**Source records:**
--------------------------------

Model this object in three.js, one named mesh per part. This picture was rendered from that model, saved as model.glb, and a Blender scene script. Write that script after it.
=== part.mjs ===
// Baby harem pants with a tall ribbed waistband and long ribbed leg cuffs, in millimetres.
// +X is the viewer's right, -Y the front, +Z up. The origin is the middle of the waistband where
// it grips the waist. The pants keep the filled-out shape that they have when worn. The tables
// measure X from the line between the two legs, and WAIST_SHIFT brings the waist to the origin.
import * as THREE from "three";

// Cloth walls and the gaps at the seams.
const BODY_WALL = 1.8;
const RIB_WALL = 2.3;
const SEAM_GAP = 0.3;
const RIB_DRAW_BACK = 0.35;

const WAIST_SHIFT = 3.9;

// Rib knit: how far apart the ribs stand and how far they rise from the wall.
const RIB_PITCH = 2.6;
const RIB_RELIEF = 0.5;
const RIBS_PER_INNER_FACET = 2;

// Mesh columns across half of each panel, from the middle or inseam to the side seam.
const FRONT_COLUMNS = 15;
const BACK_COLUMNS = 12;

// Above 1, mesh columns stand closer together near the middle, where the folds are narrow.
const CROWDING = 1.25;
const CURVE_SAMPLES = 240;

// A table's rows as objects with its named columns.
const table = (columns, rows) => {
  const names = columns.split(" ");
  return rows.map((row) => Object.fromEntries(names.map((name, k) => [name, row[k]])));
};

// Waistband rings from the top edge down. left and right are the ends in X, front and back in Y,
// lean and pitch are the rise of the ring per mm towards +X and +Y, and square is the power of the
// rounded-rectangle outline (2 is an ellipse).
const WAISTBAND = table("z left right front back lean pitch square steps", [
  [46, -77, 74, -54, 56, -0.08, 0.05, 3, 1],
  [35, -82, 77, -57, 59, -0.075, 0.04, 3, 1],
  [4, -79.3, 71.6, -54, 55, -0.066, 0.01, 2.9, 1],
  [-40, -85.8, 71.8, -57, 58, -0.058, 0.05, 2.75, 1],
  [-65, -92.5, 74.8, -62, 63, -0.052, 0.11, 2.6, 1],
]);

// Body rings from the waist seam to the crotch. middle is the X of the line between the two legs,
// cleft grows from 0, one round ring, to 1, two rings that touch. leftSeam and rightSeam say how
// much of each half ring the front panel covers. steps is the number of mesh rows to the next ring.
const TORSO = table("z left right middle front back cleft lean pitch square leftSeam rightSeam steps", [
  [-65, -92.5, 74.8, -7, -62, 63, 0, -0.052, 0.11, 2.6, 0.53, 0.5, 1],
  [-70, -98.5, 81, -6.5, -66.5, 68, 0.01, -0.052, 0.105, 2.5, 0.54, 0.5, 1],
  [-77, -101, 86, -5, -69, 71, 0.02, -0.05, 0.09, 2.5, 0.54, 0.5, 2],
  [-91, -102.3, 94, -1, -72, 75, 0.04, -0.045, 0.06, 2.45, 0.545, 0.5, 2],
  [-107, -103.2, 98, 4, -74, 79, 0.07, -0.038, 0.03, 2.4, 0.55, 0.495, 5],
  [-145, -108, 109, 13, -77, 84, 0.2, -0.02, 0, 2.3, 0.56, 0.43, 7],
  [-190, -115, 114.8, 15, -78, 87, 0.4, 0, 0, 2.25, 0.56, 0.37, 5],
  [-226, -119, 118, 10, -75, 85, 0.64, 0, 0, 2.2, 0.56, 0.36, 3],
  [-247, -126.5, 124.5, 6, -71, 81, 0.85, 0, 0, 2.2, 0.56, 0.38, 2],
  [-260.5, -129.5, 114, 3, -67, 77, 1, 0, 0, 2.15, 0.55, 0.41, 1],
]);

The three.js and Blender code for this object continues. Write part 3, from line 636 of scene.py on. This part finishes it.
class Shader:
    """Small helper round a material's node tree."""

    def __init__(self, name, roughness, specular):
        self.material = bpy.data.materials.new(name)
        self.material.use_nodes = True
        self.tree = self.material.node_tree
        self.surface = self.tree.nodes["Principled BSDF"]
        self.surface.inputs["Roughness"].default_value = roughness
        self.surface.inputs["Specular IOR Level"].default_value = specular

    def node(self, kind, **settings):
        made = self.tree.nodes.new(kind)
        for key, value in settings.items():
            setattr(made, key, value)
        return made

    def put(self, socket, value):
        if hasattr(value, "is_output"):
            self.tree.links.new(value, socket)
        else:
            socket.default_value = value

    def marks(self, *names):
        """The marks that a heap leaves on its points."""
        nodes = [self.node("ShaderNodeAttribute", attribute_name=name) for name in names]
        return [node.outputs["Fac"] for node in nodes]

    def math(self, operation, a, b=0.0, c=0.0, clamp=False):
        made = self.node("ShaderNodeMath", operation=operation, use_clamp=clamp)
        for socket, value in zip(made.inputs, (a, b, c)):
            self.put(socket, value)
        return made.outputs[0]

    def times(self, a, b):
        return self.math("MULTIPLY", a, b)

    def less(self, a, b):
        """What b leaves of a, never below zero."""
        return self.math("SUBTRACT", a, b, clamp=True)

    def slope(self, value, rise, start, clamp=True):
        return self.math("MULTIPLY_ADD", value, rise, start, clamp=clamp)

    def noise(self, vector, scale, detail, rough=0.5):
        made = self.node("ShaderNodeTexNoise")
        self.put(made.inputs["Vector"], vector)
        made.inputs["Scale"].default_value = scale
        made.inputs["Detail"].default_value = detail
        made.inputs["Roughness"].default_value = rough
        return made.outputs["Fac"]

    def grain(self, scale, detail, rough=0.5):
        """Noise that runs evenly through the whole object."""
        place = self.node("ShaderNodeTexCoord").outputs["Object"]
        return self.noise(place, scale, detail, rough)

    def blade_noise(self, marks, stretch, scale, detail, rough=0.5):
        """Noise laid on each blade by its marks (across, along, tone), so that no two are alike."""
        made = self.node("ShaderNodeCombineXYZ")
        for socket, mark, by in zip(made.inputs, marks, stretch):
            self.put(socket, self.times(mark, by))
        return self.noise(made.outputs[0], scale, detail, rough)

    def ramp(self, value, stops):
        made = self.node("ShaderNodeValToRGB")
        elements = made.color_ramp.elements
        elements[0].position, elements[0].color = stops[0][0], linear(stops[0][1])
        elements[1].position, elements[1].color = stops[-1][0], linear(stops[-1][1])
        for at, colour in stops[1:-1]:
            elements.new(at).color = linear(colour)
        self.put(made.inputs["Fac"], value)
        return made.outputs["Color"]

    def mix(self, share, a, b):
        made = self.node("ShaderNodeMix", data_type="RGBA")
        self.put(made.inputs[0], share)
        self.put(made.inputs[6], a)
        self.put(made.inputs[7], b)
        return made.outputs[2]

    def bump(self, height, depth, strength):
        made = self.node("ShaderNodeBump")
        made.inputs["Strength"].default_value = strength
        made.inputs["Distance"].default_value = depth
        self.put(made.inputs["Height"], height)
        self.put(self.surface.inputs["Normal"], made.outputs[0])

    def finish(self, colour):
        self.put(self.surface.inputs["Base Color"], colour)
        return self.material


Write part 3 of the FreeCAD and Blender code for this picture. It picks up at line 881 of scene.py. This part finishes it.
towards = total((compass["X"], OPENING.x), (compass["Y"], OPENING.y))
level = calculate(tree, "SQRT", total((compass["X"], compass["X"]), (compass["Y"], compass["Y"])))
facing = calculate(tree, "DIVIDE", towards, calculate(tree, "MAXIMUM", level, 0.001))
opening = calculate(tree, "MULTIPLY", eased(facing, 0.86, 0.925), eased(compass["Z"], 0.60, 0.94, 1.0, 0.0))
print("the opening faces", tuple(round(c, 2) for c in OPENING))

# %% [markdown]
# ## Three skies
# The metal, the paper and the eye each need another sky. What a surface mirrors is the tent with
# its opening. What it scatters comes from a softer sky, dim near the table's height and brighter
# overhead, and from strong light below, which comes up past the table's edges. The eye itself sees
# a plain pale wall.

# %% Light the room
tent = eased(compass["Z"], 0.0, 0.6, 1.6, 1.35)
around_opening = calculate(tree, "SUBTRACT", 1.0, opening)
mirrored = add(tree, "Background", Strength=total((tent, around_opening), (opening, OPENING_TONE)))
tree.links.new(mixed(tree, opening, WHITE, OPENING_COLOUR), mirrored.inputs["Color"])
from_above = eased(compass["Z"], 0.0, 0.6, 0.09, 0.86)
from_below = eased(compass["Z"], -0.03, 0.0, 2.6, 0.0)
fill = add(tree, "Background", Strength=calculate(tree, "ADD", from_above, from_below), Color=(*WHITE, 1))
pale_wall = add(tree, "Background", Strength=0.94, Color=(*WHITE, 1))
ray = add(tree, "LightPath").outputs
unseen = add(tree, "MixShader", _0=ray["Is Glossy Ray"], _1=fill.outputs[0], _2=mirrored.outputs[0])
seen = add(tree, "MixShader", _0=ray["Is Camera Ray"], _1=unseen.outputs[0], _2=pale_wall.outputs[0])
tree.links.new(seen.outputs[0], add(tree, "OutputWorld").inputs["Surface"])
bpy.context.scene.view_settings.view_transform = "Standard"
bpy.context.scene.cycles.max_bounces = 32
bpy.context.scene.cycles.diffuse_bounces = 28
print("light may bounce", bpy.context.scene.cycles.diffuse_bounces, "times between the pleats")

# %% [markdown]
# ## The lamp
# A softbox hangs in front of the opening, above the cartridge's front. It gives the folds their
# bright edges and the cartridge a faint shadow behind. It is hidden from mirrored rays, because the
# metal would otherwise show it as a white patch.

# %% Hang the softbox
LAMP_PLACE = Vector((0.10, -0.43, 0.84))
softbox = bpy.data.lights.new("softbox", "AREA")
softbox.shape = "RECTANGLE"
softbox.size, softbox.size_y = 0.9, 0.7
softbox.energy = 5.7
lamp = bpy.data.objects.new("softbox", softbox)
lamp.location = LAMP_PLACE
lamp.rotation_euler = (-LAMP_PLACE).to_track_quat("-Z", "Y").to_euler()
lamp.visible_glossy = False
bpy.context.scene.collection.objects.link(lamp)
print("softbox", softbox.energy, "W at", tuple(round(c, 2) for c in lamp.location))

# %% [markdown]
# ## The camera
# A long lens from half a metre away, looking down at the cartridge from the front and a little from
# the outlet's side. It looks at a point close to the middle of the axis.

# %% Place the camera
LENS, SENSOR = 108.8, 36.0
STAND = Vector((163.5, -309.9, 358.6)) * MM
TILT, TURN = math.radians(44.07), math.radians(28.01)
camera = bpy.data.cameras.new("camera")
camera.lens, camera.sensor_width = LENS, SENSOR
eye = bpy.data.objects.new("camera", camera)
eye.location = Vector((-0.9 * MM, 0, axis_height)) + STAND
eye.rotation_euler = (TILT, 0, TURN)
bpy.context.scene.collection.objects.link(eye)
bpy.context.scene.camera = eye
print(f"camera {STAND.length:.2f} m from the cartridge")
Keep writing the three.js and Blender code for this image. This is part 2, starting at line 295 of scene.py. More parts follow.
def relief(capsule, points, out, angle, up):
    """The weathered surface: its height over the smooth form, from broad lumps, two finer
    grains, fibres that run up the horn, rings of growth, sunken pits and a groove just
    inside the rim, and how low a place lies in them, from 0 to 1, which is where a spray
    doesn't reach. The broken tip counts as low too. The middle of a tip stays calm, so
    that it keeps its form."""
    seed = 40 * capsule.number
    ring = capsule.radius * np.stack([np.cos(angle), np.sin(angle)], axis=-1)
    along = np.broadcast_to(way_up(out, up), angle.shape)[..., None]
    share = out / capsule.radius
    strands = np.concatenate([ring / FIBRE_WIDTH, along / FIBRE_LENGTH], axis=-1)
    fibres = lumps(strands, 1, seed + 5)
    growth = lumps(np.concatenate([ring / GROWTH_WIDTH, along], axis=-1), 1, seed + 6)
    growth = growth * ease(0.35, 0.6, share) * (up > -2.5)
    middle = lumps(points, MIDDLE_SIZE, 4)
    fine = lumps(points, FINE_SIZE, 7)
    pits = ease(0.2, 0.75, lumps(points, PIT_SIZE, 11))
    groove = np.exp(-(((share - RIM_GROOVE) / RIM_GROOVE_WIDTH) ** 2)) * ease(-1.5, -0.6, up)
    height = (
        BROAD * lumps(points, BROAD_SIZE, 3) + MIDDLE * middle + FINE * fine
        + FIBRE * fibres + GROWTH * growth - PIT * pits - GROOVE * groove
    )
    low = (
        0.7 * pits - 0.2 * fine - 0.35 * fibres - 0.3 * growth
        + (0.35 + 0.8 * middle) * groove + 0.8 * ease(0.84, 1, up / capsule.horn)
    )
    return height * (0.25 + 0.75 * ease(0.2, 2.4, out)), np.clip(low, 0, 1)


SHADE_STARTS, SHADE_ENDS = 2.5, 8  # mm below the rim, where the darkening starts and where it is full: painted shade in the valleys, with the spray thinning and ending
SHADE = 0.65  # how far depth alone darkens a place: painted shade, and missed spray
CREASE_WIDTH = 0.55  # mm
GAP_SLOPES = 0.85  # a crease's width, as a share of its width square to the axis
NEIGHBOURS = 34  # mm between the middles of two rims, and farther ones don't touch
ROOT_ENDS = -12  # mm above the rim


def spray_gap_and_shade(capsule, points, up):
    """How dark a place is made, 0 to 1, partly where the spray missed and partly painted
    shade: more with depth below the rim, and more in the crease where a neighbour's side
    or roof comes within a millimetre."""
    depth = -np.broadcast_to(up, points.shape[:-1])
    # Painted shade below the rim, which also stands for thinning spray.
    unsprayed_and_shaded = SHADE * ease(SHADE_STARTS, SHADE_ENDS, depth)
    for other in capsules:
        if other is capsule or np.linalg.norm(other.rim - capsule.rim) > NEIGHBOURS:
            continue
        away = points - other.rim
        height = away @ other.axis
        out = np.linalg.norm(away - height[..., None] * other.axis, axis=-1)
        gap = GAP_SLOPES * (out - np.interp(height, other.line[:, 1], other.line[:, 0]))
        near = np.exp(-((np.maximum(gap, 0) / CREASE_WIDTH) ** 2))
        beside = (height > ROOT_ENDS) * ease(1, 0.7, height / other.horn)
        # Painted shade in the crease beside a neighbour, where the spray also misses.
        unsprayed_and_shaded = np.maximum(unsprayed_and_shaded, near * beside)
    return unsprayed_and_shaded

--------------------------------

**Prompt:** Beginning with the line that contains "Write part 3 of" and ending with the line that contains "# a plain pale wall.", repeat exactly those lines and no others.

**Exercise solution:**
Write part 3 of the FreeCAD and Blender code for this picture. It picks up at line 881 of scene.py. This part finishes it.
towards = total((compass["X"], OPENING.x), (compass["Y"], OPENING.y))
level = calculate(tree, "SQRT", total((compass["X"], compass["X"]), (compass["Y"], compass["Y"])))
facing = calculate(tree, "DIVIDE", towards, calculate(tree, "MAXIMUM", level, 0.001))
opening = calculate(tree, "MULTIPLY", eased(facing, 0.86, 0.925), eased(compass["Z"], 0.60, 0.94, 1.0, 0.0))
print("the opening faces", tuple(round(c, 2) for c in OPENING))

# %% [markdown]
# ## Three skies
# The metal, the paper and the eye each need another sky. What a surface mirrors is the tent with
# its opening. What it scatters comes from a softer sky, dim near the table's height and brighter
# overhead, and from strong light below, which comes up past the table's edges. The eye itself sees
# a plain pale wall.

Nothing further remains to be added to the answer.